HUTTON'S FANTASY POLITICS
Britain's chattering classes are enjoying the spectacle of the government's spin-doctors on the dissecting table of Lord Hutton's enquiry. Having pointedly withheld their support for the British contribution to the war in Iraq, the government's critics in the media are pleased to see Hoon, Campbell and this week Blair on the rack. Though one of the regulators of Iraq's twelve-yearlong blockade, David Kelly's subsequent qualms about the war make him an emblem for the anti-war movement. In death, Kelly exercises a greater influence over the government's fortunes than he ever did in life. By contrast, the living players all find their actions minutely examined for evidence of mere earthly motives.
The Hutton enquiry serves the purpose of letting off steam after middle England's anger built up over the government's unwillingness to listen to the anti-war protests. Hutton holds out the promises that it will fulfil all the fantasies of the government's critics in the intelligentsia.
The chief fantasy is that there is a secret hidden deep within number ten that explains why this Labour government insisted on going to war alongside the Republican-led USA. In fact, there is no secret. It was quite possible that the British political elite could have chosen - as the French did - to abstain from the US war drive. It is pretty much as Blair has already said. His aim was to take the anti-war movement and face it down, to avoid the charge of bending to readily to the popular will. That was how Blair chose to react to the political challenge of popular disaffection with the US.
The second fantasy provoked by the Hutton enquiry is that the ruling classes can be stopped in their tracks as long as the dirty secrets they hide are exposed. Like the plot of too many political thrillers, the enquiry seems to be closing in on a connection between a man killed in the woods and executive power. But the only connection finally is the one that Kelly made himself, when he took his own life. If the evidence suggests that the government bullied people, that in itself is not exactly earth-shattering news.
The fantasy that the exposure of a single lie can check a government is one that arises out of a passive relationship between the governed and the governing. It side-steps the difficult business of building political alternatives to the government. The underlying sense of hurt on the part of the anti-war movement is that they were not listened to. Though it galvanised large demonstrations, the anti-war movement failed to create institutional roots, principally because it offered no political alternative to the government over Iraq. Now the Hutton enquiry fills the gap, seeming to promise pay-back against Blair - except that it will do no such thing.

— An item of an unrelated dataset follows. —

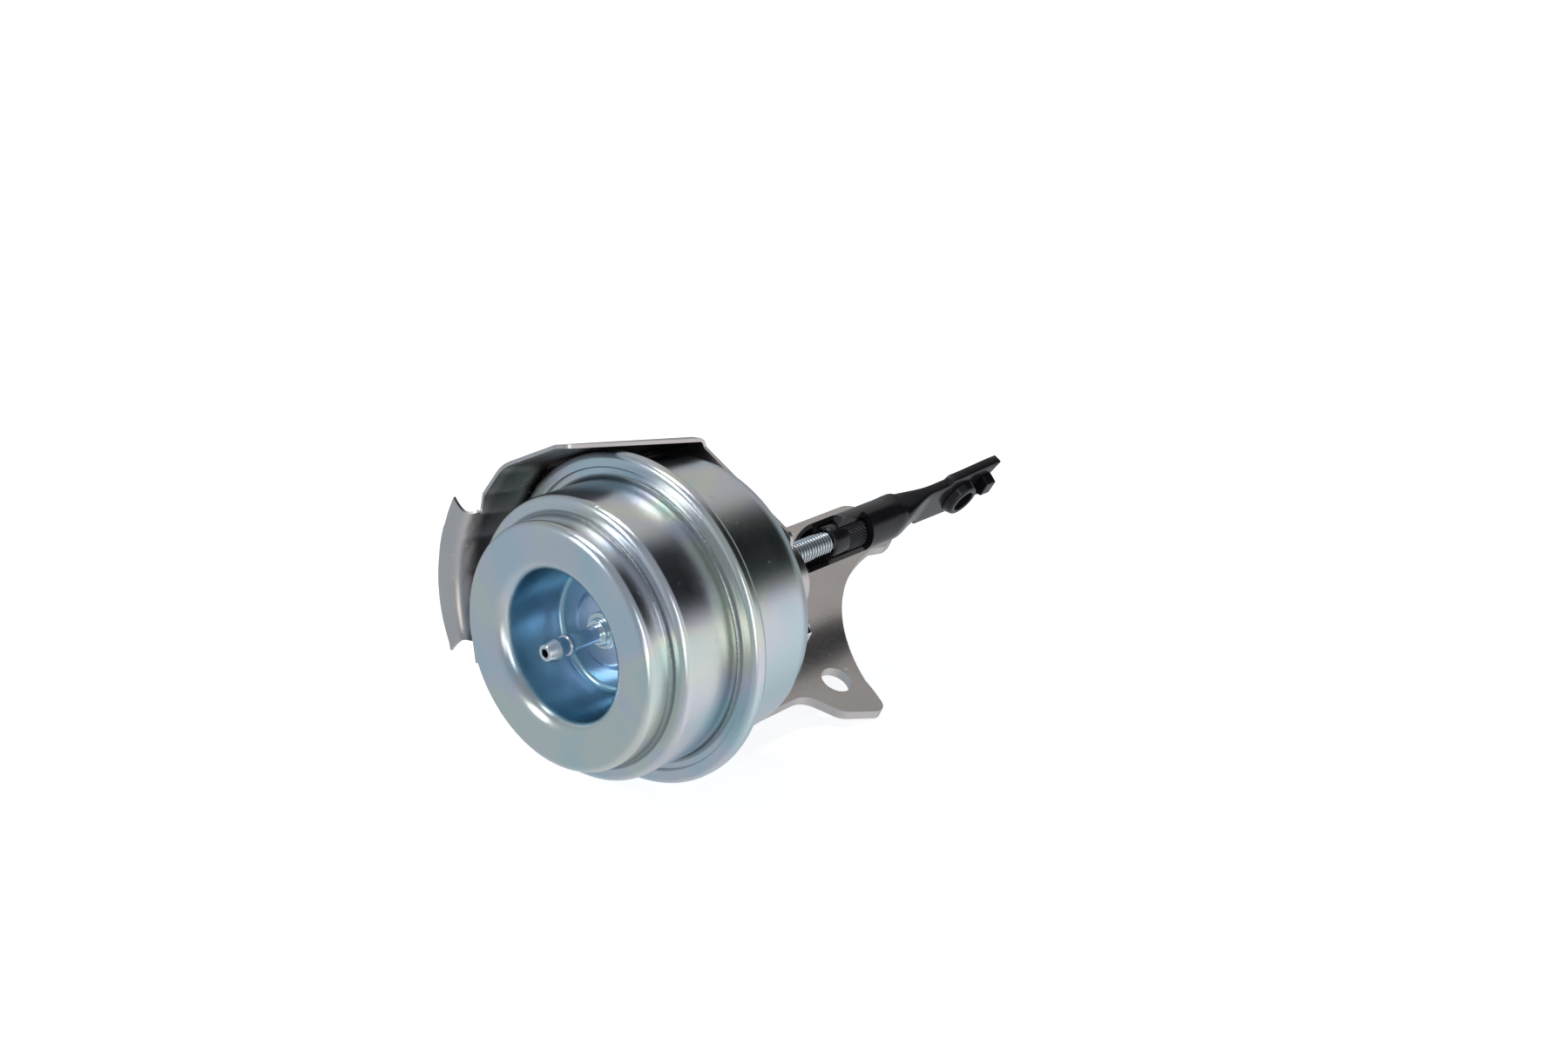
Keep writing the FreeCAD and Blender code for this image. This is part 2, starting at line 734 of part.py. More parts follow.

The last fantasy of the Hutton enquiry is that of the committee room/rule book approach to politics, so deeply entrenched in the British outlook. Recoiling from open conflict, the British prefer to see people brought to book, and imagine that officialdom can resolve all problems in an orderly way. The culmination of that fantasy is that the Ulster Judge Lord Hutton will become an instrument of fair play. It is of course possible that judges might seize upon a chance to enlarge their authority over elected government, but that is not likely to be in the long-term interests of the people.